September 1976
From The Space Library
Ames Research Center's Astrogram published an interview with the center's first female aircraft mechanic: a co-op student, Maria-Elena Sanchez, enrolled in a airframe and power mechanics course at the College of San Mateo. She was one of four females in the program, whose total enrollment was about 200. As a mechanic at ARC, Ms. Sanchez was performing general maintenance and upkeep on Lear jets and the Cessna 402; for her work at Ames, she was receiving both monetary compensation and college credit.

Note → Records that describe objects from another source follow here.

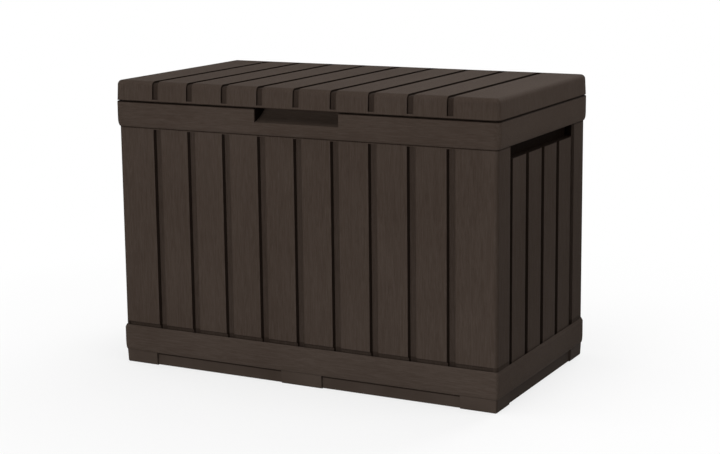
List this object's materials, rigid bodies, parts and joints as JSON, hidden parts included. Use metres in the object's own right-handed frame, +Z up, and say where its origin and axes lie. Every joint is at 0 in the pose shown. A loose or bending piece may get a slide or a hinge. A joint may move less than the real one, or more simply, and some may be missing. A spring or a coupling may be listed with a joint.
{
  "type": "dock storage box",
  "caption": "Moulded resin storage box with board-like slatted walls, hand-hold slots and a hinged slatted lid held by gas struts.",
  "frame": {"origin": "centre of the footprint on the ground, hinge knuckles included", "axes": "+X along the length to the right, +Y from the front to the rear hinge, +Z up"},
  "size_m": [0.8, 0.453, 0.5588],
  "materials": {
    "brown_resin": "moulded wood grain, matt",
    "liner_resin": "fine moulded texture, matt",
    "screw_steel": "zinc plated",
    "pin_steel": "zinc plated, turned",
    "bracket_steel": "zinc plated, pressed",
    "strut_paint": "satin black paint",
    "rod_chrome": "ground and chromed",
    "black_plastic": "moulded, matt"
  },
  "bodies": {
    "box": {"floor_panel": "brown_resin", "base_skirt": "brown_resin", "front_panel": "brown_resin", "rear_panel": "brown_resin", "left_side_panel": "brown_resin", "right_side_panel": "brown_resin", "top_rim": "brown_resin", "rim_screws": "screw_steel", "hinge_pin_left": "pin_steel", "hinge_pin_centre": "pin_steel", "hinge_pin_right": "pin_steel", "wall_bracket_screws": "screw_steel", "left_wall_bracket": "bracket_steel", "right_wall_bracket": "bracket_steel", "left_wall_stud": "pin_steel", "right_wall_stud": "pin_steel"},
    "lid": {"lid_shell": "brown_resin", "lid_liner": "liner_resin", "left_lid_bracket": "bracket_steel", "right_lid_bracket": "bracket_steel", "lid_bracket_screws": "screw_steel"},
    "left_tube": {"left_strut_tube": "strut_paint", "left_strut_gland": "black_plastic", "left_tube_eye": "black_plastic"},
    "left_rod": {"left_strut_rod": "rod_chrome", "left_strut_piston": "black_plastic", "left_rod_eye": "black_plastic", "left_lid_stud": "pin_steel"},
    "right_tube": {"right_strut_tube": "strut_paint", "right_strut_gland": "black_plastic", "right_tube_eye": "black_plastic"},
    "right_rod": {"right_strut_rod": "rod_chrome", "right_strut_piston": "black_plastic", "right_rod_eye": "black_plastic", "right_lid_stud": "pin_steel"}
  },
  "joints": [
    {"name": "lid_hinge", "type": "hinge", "parent": "box", "child": "lid", "pos_m": [0, 0.2205, 0.5193], "axis": [-1, 0, 0], "range_deg": [0, 80]},
    {"name": "left_tube_swing", "type": "hinge", "parent": "box", "child": "left_tube", "pos_m": [-0.364, 0.1695, 0.3513], "axis": [-1, 0, 0], "range_deg": [0, 27]},
    {"name": "left_rod_slide", "type": "slide", "parent": "left_tube", "child": "left_rod", "axis": [0, -0.38, 0.925], "range_m": [0, 0.113]},
    {"name": "right_tube_swing", "type": "hinge", "parent": "box", "child": "right_tube", "pos_m": [0.364, 0.1695, 0.3513], "axis": [-1, 0, 0], "range_deg": [0, 27]},
    {"name": "right_rod_slide", "type": "slide", "parent": "right_tube", "child": "right_rod", "axis": [0, -0.38, 0.925], "range_m": [0, 0.113]}
  ],
  "couplings": [
    {"joint": "left_tube_swing", "follows": "lid_hinge", "ratio": 0.33324},
    {"joint": "left_rod_slide", "follows": "lid_hinge", "m_per_rad": 0.078999},
    {"joint": "right_tube_swing", "follows": "lid_hinge", "ratio": 0.33324},
    {"joint": "right_rod_slide", "follows": "lid_hinge", "m_per_rad": 0.078999}
  ]
}
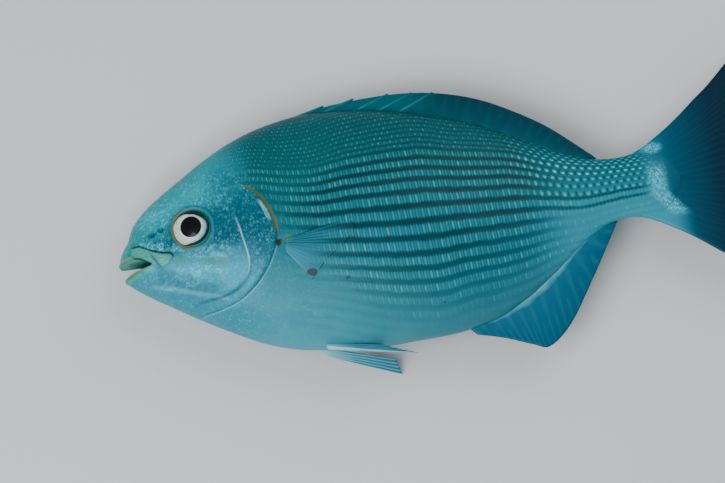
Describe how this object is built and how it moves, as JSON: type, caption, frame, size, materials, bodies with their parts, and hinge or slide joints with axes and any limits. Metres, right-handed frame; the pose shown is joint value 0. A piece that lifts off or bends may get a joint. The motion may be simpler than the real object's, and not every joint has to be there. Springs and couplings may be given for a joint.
{
  "type": "whole raw fish",
  "caption": "Whole raw deep-bodied sea fish with striped scaly flanks, spread fins and forked tail, lying on its right flank.",
  "frame": {"origin": "centre of the bounding box in plan, at its lowest level, where the right flank rests", "axes": "+X from snout to tail, +Y from belly to back, +Z out of the left flank, which faces up"},
  "size_m": [0.3598, 0.15, 0.0549],
  "materials": {
    "skin": "wet scaly skin, blue-green with dark lengthwise stripes, pale belly",
    "eye": "clear wet eye with black pupil and cream iris"
  },
  "bodies": {
    "root": {"fish": "skin", "eye_left": "eye", "eye_right": "eye"}
  },
  "joints": []
}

The college program required a student to attend for about 30 mo a school approved by the Federal Aviation Administration, then pass a written, oral, and practical test to receive a license in Airframe and Power Plant Mechanics. Ms. Sanchez, who held a commercial pilot's license and had been flying since 1971, said she hoped to complete the program and obtain the A&P license within a yr. (ARC Astrogram, 9 Sept 76, 1)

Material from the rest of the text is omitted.